On Jan. 5, 2011, www.gop.gov, the website for the “House Republican Majority,” trumpeted news that its members had acted on their “promise” to “ensure that bills are debated and discussed in the public square by publishing the text online for at least three days before coming up for a vote in the House of Representatives.”
The reason for the new rule was plain: there will be “no more hiding legislative language from the minority party, opponents, and the public. Legislation,” it lectured, “should be understood by all interested parties before it is voted on.”
Remained in hiding
Three years in, however, the House rarely has posted any pending legislation 72 hours before a final vote. If anything was “hiding” in any bill before a vote, it mostly remained in hiding afterwards.

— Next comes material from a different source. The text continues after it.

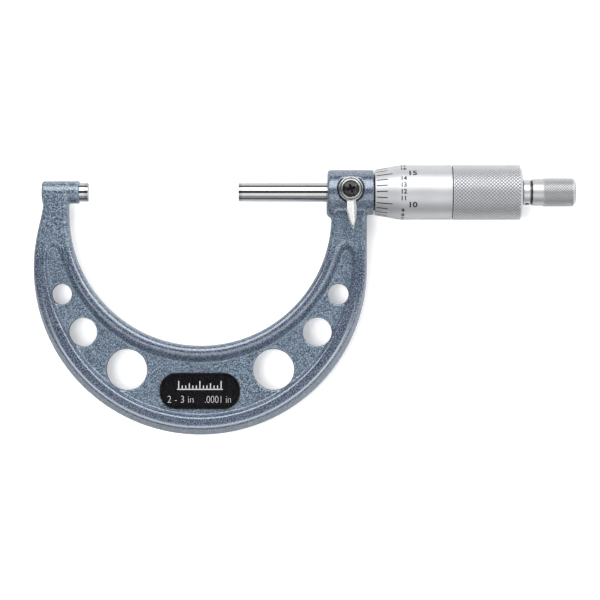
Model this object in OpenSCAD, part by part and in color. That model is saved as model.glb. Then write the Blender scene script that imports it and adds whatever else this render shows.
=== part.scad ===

Take the Agricultural Act of 2014.
The farm bill easily is one of the biggest, most complex, most expensive pieces of legislation Congress has voted on this session. That vote, however, came 48 hours after the 950-page bill’s final language was hashed out.
Does anyone believe that anyone on Capitol Hill, let alone the public, actually read the bill for content, cost and clarity in those 48 hours?
This is important because, for example, no one confirmed the bill’s estimated $23 billion in savings (according to the bill’s writers) over the 2008 law or the lesser, $16 billion in savings calculated by the Congressional Budget Office.
We know both were mostly smoke because, in fact, if today’s 2014/15 crop production estimates are even close to being right, payouts for subsidized crop insurance, the centerpiece of the 2014 law, could easily wipe out those savings in the next two or so years. (Links posted at http://farmandfoodfile.com.)
Economists at the U.S. Department of Agriculture said as much when the agency released its farm income estimates in mid-February. Falling grain prices will clip net farm income 27 percent in 2014, USDA calculates, from $130.5 billion last year to $95.8 billion this year.
There are other ripe plums in the farm bill that, coincidentally, appeared just after the House and Senate votes. One, while silent on fact, speaks volumes to how Congress views itself and government transparency.
“Just a few days since Congress approved a $956.4 billion farm bill,” explained the Feb. 7 Washington Post, “watchdog groups are complaining that lawmakers didn’t include language that would force the Agriculture Department to disclose whether lawmakers and senior government officials receive any payment from new crop insurance programs.”
Curiously, the House version of the working bill did include disclosure language for members of Congress and Cabinet secretaries. The final version, however, eliminated it because, according to one “House aide familiar with the talks,” noted the Post, “it just wasn’t a priority.”
Other crop insurance ideas sure were, though.
For example, Section 11022, Part 21, Section A of the bill’s Title XI, Crop Insurance section, orders the Federal Crop Insurance Corp. to “contract with a qualified person to conduct a study to determine the feasibility of insuring poultry producers for a catastrophic event.”
Why would Congress order a study of taxpayer-subsidized “catastrophic” insurance to businesses in one of the most packer-dominated, market-integrated sectors in American agriculture? Beats me.
Moreover, why would Congress order another study just four years after taxpayers caught the tab for a similar one in 2010 that concluded the industry’s “lack of transparency” made any insurance product in poultry not “feasible”?
The likely answer isn’t explicitly stated in the 2014 Farm Bill but is quite clear to anyone who reads the law—either now or later: If Congress intends to mandate subsidized crop insurance to, essentially, privatize almost every aspect of what we once called “farm programs,” it can’t hurt knowing the pitfalls and costs of clunkers like chicken insurance.
It’d be even better to know about ‘em before Congress actually voted on ‘em.